Lawlor told PYMNTS that while transaction revenue is on the decline thanks to this market disruption, other areas are prime for money-generating growth.

“Traditionally, you think of disruptive technology as taking away from the establishment, and that obviously was a concern for banks for a long time,” he said. “Some banks already realize they’re not going to make money in the traditional way, but they see FX and supply chain finance as a huge potential to make a lot of money. It’s kind of a reimagining of some of the core things that banks are good at.”

 

The Right Direction

With FIs finally getting comfortable with the idea that the blockchain could overhaul their business plans, banks are investing massive amounts of money into not only startups in this space but to establish their own, in-house teams to develop blockchain-based banking solutions for corporations.

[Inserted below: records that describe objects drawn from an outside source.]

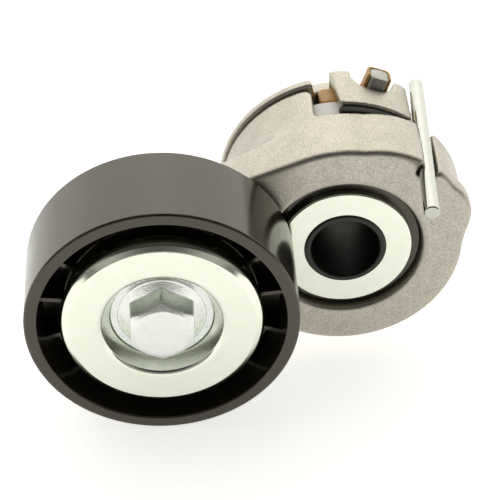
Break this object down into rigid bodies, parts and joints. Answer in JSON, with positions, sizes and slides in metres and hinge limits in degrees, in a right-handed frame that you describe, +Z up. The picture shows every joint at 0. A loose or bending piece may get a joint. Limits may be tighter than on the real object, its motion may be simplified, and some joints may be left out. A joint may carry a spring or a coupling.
{
  "type": "belt tensioner idler",
  "caption": "Automatic belt tensioner: smooth plastic idler pulley on a ball bearing, carried by a sprung cast swing arm on a drum-shaped base, with a transport lock pin.",
  "frame": {"origin": "centre of the fixing screw's hole on the base's rear mounting face; the arm's pivot axis runs along Y through it", "axes": "-Y out of the front along the pivot axis, +X away from the pulley along the arm, +Z up"},
  "size_m": [0.1086, 0.0749, 0.065],
  "materials": {
    "cast_alloy": "fine-grained die-cast surface",
    "zinc_plate": "clear zinc plating, satin",
    "bolt_zinc": "zinc plating over forged steel",
    "phosphated_steel": "dark phosphate",
    "spring_steel": "shot-peened, oiled",
    "bright_steel": "ground",
    "pin_steel": "zinc-plated wire",
    "bearing_steel": "ground and polished",
    "bronze": "sintered",
    "black_polymer": "glass-filled polyamide, satin",
    "black_damper": "greased, glossy",
    "amber_polymer": "natural amber polymer",
    "white_polymer": "natural polyamide",
    "cage_polymer": "glass-filled polyamide",
    "seal_rubber": "moulded"
  },
  "bodies": {
    "base": {"base_casting": "cast_alloy", "locating_dowel": "bright_steel", "pivot_tube": "phosphated_steel", "front_plate": "zinc_plate", "torsion_spring": "spring_steel", "spring_shoe": "amber_polymer", "damper_strip": "black_damper", "rear_thrust_washer": "bronze"},
    "arm": {"arm_casting": "cast_alloy", "pivot_bush_front": "bronze", "pivot_bush_rear": "bronze", "thrust_ring": "black_damper", "friction_liner": "white_polymer", "pulley_bolt": "bolt_zinc", "dust_cover": "zinc_plate", "bearing_spacer": "bright_steel", "bearing_inner_race": "bearing_steel", "rear_dust_shield": "zinc_plate"},
    "pulley": {"pulley_tyre": "black_polymer", "bearing_outer_race": "bearing_steel", "bearing_seal_front": "seal_rubber", "bearing_seal_rear": "seal_rubber"},
    "ball_cage": {"bearing_balls": "bearing_steel", "bearing_cage": "cage_polymer"},
    "lock_pin": {"lock_pin": "pin_steel"}
  },
  "joints": [
    {"name": "arm_swing", "type": "hinge", "parent": "base", "child": "arm", "pos_m": [0, 0, 0], "axis": [0, 1, 0], "range_deg": [0, 8], "stiffness_Nm_per_rad": 15, "springref_deg": -20.05, "deforming": ["torsion_spring"]},
    {"name": "pulley_spin", "type": "hinge", "parent": "arm", "child": "pulley", "pos_m": [-0.0454, -0.0496, 0], "axis": [0, 1, 0], "continuous": true},
    {"name": "cage_spin", "type": "hinge", "parent": "arm", "child": "ball_cage", "pos_m": [-0.0454, -0.0496, 0], "axis": [0, 1, 0], "continuous": true},
    {"name": "pin_pull", "type": "slide", "parent": "arm", "child": "lock_pin", "axis": [-0.0396, -0.9989, -0.0238], "range_m": [0, 0.045]}
  ],
  "couplings": [
    {"joint": "cage_spin", "follows": "pulley_spin", "ratio": 0.6182}
  ]
}
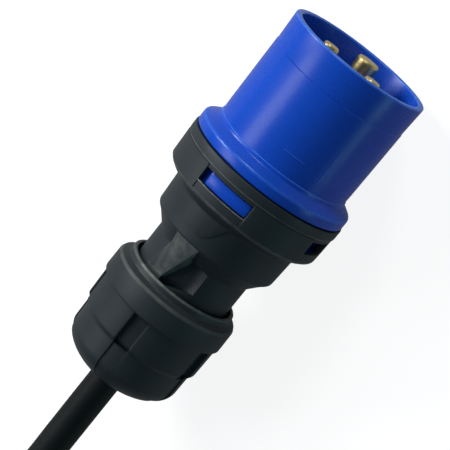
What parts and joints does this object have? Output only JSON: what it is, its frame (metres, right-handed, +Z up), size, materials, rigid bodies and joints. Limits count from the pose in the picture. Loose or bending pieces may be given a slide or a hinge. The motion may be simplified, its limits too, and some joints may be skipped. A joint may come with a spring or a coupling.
{
  "type": "industrial pin and sleeve plug",
  "caption": "round blue plug with a keyed shroud round three brass pins, a dark grey rear housing with latch windows, a grip-ribbed cable gland nut and a round rubber lead tied in a hank",
  "frame": {"origin": "on the surface that the plug lies on, below the middle of the plug without its lead", "axes": "+X along the plug's axis towards the shroud's open end, which is the way a mating connector leaves, +Z up, +Y to the left seen from behind the plug"},
  "size_m": [0.3932, 0.07, 0.051],
  "materials": {
    "shroud_plastic": "smooth moulded polyamide, blue, semi-gloss",
    "housing_plastic": "moulded polyamide, dark blue-grey, satin with a fine grain",
    "contact_brass": "turned brass",
    "screw_steel": "zinc-plated steel",
    "ferrule_metal": "tinned copper sleeve, crimped",
    "core_brown": "core insulation, brown",
    "core_blue": "core insulation, blue",
    "core_green_yellow": "core insulation, green with a yellow stripe",
    "lead_rubber": "rubber sheath, black, dull",
    "seal_rubber": "soft moulded rubber, black",
    "clamp_plastic": "moulded polyamide, light grey",
    "tie_fabric": "woven hook-and-loop strap, black"
  },
  "bodies": {
    "plug_body": {"sleeve": "shroud_plastic", "pin_carrier": "shroud_plastic", "live_pin": "contact_brass", "neutral_pin": "contact_brass", "earth_pin": "contact_brass", "live_terminal_screw": "screw_steel", "neutral_terminal_screw": "screw_steel", "earth_terminal_screw": "screw_steel", "live_ferrule": "ferrule_metal", "neutral_ferrule": "ferrule_metal", "earth_ferrule": "ferrule_metal", "live_core": "core_brown", "neutral_core": "core_blue", "earth_core": "core_green_yellow", "lead_end": "lead_rubber", "rear_housing": "housing_plastic", "cable_seal": "seal_rubber", "clamping_cage": "clamp_plastic", "lead": "lead_rubber", "lead_hank": "lead_rubber", "hank_tie_left": "tie_fabric", "hank_tie_right": "tie_fabric", "tail_core_brown": "core_brown", "tail_core_blue": "core_blue", "tail_core_earth": "core_green_yellow", "tail_ferrule_brown": "ferrule_metal", "tail_ferrule_blue": "ferrule_metal", "tail_ferrule_earth": "ferrule_metal"},
    "clamp_ring": {"clamping_cone": "clamp_plastic"},
    "nut": {"gland_nut": "housing_plastic"}
  },
  "joints": [
    {"name": "nut_slide", "type": "slide", "parent": "plug_body", "child": "clamp_ring", "axis": [-1, 0, 0], "range_m": [0, 0.0075]},
    {"name": "nut_turn", "type": "hinge", "parent": "clamp_ring", "child": "nut", "pos_m": [-0.04, 0, 0.0255], "axis": [-1, 0, 0], "range_deg": [0, 1080]}
  ],
  "couplings": [
    {"joint": "nut_slide", "follows": "nut_turn", "m_per_rad": 0.00039789}
  ]
}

Lawlor warned that this may not be the healthiest direction for the ecosystem, however, explaining that his vision for a blockchain-based financial services market is unlikely to include banks’ own solutions adequately meeting businesses’ needs.

“When you’re talking about banks, they have a very limited network; not all businesses will want to, or even be allowed to, work with another bank if they have their own bank with which they have a 30-year relationship,” the executive said. “A lot of the bank-specific products getting built in-house kind of suffer from being centralized within that specific bank.”

While banks may be applauded for being proactive in this regard, Lawlor noted that this is far from the spirit of blockchain technology.

“The whole benefit of blockchain is that it’s a distributed network,” he said. “But if you only have one bank using it, you eliminate most of the benefits of that network.”

Instead, the market will be better off seeing banks adopting a single standard from a nonbank innovator.

Until that plays out, however, financial institutions are still racing into this disruptive world. Lawlor described it as “the classic fear of missing out” for the banks, which is good news for Fluent.

“We are honestly receiving as many inbound calls as we are doing outbound,” Lawlor stated, adding that the Fluent Network lets banks offer more sophisticated business supply chain and finance solutions that they previously did not have the resources to offer.

What’s more, banks can allow corporate clients to realize massive cost savings by providing solutions that all interconnect — bill pay systems integrate into eInvoicing solutions, for example.

Lawlor said this saves businesses from having to hire a whole accounting team to connect the dots between these business processes — saving companies potentially hundreds of thousands of dollars.

The blockchain allows mid-market, regional banks to provide this type of offering, previously only offered by the major players, the executive explained.

“What we’ve seen recently is that a lot of banks see that there is a way to leapfrog over some of the higher or more established players; they can punch above a weight class for the first time by adopting this technology,” Lawlor said.

It’s a value proposition that he said makes it worth it for financial institutions to go along with the paradigm shift in financial services — even if that means overhauling their own game plans. “Banks are going to focus less on the actual transaction process when they adopt new technologies like blockchain,” he added.